It has always been common commercial practice for a creditor to call for a personal suretyship when extending credit to a juristic debtor. In law, the contact of suretyship is accessory contract to the main contact of loan. The question that has troubled our Courts is what happens when the principal debtor is placed in business rescue and there is a compromise of the principal claim. Is the claim against the surety equally compromised or does the claim survive the compromise? Section 154 of the Companies Act provides that if any business plan is sanctioned, a creditor will lose the right to enforce its claim.
This uncertainty caused a number of financial institutions to move away from using personal suretyships and to use a form of guarantee in which it is recorded the guarantor assumes a separate and distinct obligation to the creditor; this avoids the argument that as the main claim has been compromised so has the accessory claim against the surety.

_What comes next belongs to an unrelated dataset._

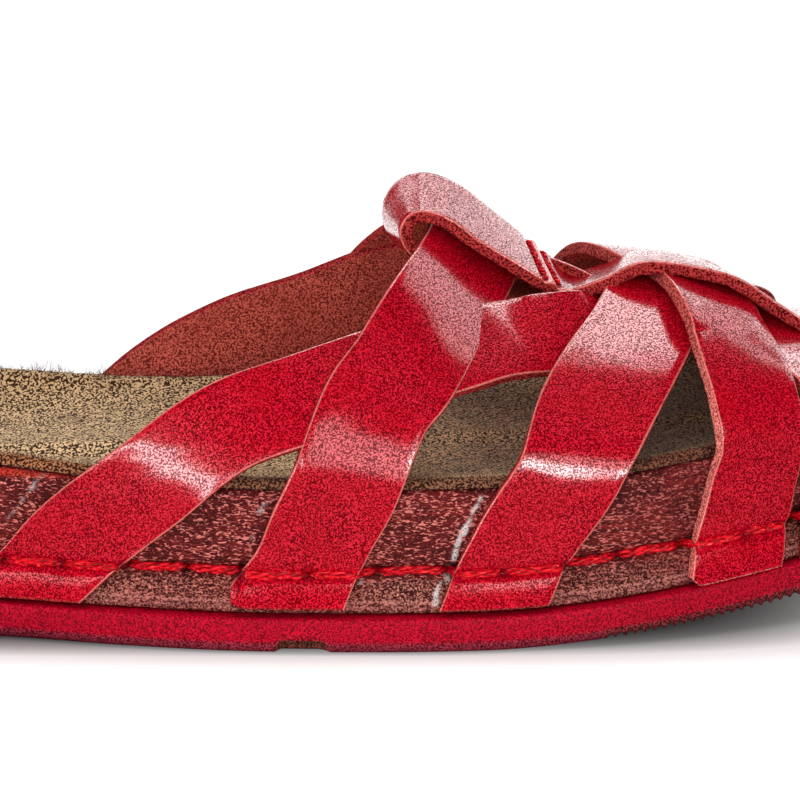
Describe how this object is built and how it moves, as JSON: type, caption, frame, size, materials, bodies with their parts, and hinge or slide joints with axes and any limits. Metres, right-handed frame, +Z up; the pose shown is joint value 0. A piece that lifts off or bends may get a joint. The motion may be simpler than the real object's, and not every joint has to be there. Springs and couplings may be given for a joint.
{
  "type": "woven leather slide sandal",
  "caption": "Flat slide sandal, right foot: interlaced leather straps with a looped centre strap over a thick cupped footbed and a rubber outsole with toe spring.",
  "frame": {"origin": "centre of the outsole's length and width, on the floor plane under the flat heel and forefoot", "axes": "+X to the toe, +Y to the inner (big toe) side, -Y to the outer side, +Z up"},
  "size_m": [0.252, 0.0914, 0.077],
  "materials": {
    "outsole": "satin",
    "midsole": "rough",
    "insole": "suede",
    "upper": "polished"
  },
  "bodies": {
    "root": {"outsole": "outsole", "midsole": "midsole", "insole": "insole", "upper": "upper"}
  },
  "joints": []
}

This issue has now been settled by the Supreme Court of Appeal in terms of a judgment handed down on the 3 June 2021 in the matter of Van Zyl v Auto Commodities (Pty) Ltd (279/2020)  SCA 67 (3 June 2021). Mr van Zyl, was the CEO of Blue Chip Mining and Drilling (Pty) Ltd which went into business rescue. A business rescue plan was proposed and sanctioned by the creditors and various dividends were paid to creditors. After substantial implementation of the business rescue plan, the business rescue proceedings were terminated and the company was returned to its shareholders. Auto Commodities then instituted action against van Zyl, as surety, for over R6 million, which was the shortfall of its debt. Van Zyl resisted the claim, relying on Section 154, and argued when the claim against Blue Chip Mining was compromised so were any claims against him as surety.
In coming to its decision, the SCA first considered the business rescue plan and the consequences of its implementation. The court found that the plan indeed provided for the compromise and discharge of the principal debtor. However, what needed to be considered were clauses in the deed of suretyship which made it clear that any compromise of the principal debt would not result in the release of the surety. On the strength of these clauses, the Court held that it would dismiss the appeal and hold the surety liable. However, because of the reliance by Van Zyl on Section 154, the SCA decided that it was necessary for reasons of legal certainty to decide this point as well.
The Court when looking at Section 154, found that there was a contrast in the language used by the legislature between its subsections. Section 154(1) contemplates a discharge of debt where the creditor has “acceded” to the discharge of the whole or part of the debt. Section 154(2) however contemplates the situation where a creditor, regardless of whether it voted for or against the plan, is prohibited against enforcing its claim against the company.
The Court ultimately held that section 154(2) only seeks to prevent creditors from pursuing claims for the balance of the debt against principal debtors and does not extinguish claims against sureties. Van Zyl’s appeal against Auto Commodities was therefore dismissed.
This judgment therefore reaffirms the rights of creditors to enforce suretyships notwithstanding the business rescue of the principal debtor. However, that in itself creates a further problem. A company rescued by business rescue still needs its directors and shareholders to be able to focus on the new business. If the directors and shareholders continue to be sued under personal suretyships with the risk of being declared insolvent, there remains little incentive for them to get the business back on track. Therefore, business rescue practitioners would need to bear this in mind in their negotiations with creditors and the formulation of a business rescue plan.